### Task requirements
Please restate, exactly as written, the lines running from the beginning of the material through the line that has "colour = s.mix(dry, colour, look.dry)" in it.

### Data shown

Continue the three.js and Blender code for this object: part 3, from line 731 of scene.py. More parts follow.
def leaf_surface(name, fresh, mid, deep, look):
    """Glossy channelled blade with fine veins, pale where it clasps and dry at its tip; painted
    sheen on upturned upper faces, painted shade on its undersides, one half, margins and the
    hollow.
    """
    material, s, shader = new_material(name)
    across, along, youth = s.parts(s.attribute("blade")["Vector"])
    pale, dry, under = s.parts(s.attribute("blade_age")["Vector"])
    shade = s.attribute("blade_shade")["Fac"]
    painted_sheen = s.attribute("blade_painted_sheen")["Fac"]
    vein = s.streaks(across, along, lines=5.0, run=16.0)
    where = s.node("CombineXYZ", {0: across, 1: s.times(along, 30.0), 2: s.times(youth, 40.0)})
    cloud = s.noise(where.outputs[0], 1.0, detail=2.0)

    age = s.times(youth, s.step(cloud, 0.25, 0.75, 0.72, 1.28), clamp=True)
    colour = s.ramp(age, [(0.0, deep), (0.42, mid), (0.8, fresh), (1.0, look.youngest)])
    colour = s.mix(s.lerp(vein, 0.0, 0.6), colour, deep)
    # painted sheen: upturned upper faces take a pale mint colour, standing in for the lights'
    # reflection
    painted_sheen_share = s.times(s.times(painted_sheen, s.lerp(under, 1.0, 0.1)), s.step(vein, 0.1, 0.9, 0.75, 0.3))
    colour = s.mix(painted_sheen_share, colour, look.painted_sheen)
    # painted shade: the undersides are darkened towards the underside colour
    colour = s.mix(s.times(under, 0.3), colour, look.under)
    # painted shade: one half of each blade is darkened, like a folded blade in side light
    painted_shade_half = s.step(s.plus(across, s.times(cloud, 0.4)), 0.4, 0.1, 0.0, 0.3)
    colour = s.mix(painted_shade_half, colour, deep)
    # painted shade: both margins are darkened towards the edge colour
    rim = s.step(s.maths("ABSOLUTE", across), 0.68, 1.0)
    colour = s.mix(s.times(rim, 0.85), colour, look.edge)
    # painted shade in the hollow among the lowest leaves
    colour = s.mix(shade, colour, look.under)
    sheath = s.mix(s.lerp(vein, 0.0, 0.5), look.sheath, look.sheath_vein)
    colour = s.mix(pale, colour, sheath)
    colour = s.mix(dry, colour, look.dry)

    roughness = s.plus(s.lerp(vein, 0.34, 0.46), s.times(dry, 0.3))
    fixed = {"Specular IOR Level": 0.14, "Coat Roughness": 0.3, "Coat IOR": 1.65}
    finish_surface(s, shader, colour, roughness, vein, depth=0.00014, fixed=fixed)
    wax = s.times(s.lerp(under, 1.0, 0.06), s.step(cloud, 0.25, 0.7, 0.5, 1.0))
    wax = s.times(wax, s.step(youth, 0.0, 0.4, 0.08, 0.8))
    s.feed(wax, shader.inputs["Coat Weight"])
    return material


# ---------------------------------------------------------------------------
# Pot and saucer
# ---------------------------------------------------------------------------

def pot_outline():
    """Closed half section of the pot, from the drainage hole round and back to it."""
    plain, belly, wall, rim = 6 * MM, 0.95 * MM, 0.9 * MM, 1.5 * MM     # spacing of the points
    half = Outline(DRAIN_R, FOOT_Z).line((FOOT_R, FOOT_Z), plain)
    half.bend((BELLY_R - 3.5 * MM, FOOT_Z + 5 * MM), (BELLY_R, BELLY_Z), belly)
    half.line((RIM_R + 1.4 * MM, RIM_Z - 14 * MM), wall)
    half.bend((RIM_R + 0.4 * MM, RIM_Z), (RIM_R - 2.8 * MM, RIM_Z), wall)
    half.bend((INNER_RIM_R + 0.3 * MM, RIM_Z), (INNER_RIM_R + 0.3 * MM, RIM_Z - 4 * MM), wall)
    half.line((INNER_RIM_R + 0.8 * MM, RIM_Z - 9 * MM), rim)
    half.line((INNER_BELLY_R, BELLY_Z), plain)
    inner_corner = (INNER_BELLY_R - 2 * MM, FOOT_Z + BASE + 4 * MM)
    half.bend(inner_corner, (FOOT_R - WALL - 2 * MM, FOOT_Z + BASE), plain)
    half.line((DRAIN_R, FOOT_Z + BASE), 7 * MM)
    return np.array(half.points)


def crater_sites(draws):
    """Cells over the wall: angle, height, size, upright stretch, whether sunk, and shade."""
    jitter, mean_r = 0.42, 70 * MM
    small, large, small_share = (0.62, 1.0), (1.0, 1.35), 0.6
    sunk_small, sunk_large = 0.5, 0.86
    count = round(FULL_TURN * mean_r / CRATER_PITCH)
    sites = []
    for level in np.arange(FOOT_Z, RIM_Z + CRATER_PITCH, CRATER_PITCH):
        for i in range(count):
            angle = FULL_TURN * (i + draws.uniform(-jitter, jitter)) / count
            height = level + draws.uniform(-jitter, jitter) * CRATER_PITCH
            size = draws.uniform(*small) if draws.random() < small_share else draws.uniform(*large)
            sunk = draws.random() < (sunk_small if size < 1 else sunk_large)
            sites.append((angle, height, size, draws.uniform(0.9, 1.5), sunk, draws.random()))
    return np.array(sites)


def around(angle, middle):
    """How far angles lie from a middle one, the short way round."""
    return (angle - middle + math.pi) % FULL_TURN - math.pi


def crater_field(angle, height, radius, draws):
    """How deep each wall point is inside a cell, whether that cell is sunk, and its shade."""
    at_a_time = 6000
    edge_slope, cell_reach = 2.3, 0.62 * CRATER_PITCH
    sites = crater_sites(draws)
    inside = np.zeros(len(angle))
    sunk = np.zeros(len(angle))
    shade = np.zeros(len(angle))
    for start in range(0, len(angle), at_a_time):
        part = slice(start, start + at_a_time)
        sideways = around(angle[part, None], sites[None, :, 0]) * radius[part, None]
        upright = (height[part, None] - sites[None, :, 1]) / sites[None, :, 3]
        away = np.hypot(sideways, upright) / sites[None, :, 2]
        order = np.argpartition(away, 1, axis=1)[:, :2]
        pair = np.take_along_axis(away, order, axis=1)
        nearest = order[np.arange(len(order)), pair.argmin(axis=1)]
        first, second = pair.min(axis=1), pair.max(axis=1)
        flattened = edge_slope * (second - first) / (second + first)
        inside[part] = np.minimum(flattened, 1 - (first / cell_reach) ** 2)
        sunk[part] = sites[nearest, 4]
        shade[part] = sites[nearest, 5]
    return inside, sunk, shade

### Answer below
Continue the three.js and Blender code for this object: part 3, from line 731 of scene.py. More parts follow.
def leaf_surface(name, fresh, mid, deep, look):
    """Glossy channelled blade with fine veins, pale where it clasps and dry at its tip; painted
    sheen on upturned upper faces, painted shade on its undersides, one half, margins and the
    hollow.
    """
    material, s, shader = new_material(name)
    across, along, youth = s.parts(s.attribute("blade")["Vector"])
    pale, dry, under = s.parts(s.attribute("blade_age")["Vector"])
    shade = s.attribute("blade_shade")["Fac"]
    painted_sheen = s.attribute("blade_painted_sheen")["Fac"]
    vein = s.streaks(across, along, lines=5.0, run=16.0)
    where = s.node("CombineXYZ", {0: across, 1: s.times(along, 30.0), 2: s.times(youth, 40.0)})
    cloud = s.noise(where.outputs[0], 1.0, detail=2.0)

    age = s.times(youth, s.step(cloud, 0.25, 0.75, 0.72, 1.28), clamp=True)
    colour = s.ramp(age, [(0.0, deep), (0.42, mid), (0.8, fresh), (1.0, look.youngest)])
    colour = s.mix(s.lerp(vein, 0.0, 0.6), colour, deep)
    # painted sheen: upturned upper faces take a pale mint colour, standing in for the lights'
    # reflection
    painted_sheen_share = s.times(s.times(painted_sheen, s.lerp(under, 1.0, 0.1)), s.step(vein, 0.1, 0.9, 0.75, 0.3))
    colour = s.mix(painted_sheen_share, colour, look.painted_sheen)
    # painted shade: the undersides are darkened towards the underside colour
    colour = s.mix(s.times(under, 0.3), colour, look.under)
    # painted shade: one half of each blade is darkened, like a folded blade in side light
    painted_shade_half = s.step(s.plus(across, s.times(cloud, 0.4)), 0.4, 0.1, 0.0, 0.3)
    colour = s.mix(painted_shade_half, colour, deep)
    # painted shade: both margins are darkened towards the edge colour
    rim = s.step(s.maths("ABSOLUTE", across), 0.68, 1.0)
    colour = s.mix(s.times(rim, 0.85), colour, look.edge)
    # painted shade in the hollow among the lowest leaves
    colour = s.mix(shade, colour, look.under)
    sheath = s.mix(s.lerp(vein, 0.0, 0.5), look.sheath, look.sheath_vein)
    colour = s.mix(pale, colour, sheath)
    colour = s.mix(dry, colour, look.dry)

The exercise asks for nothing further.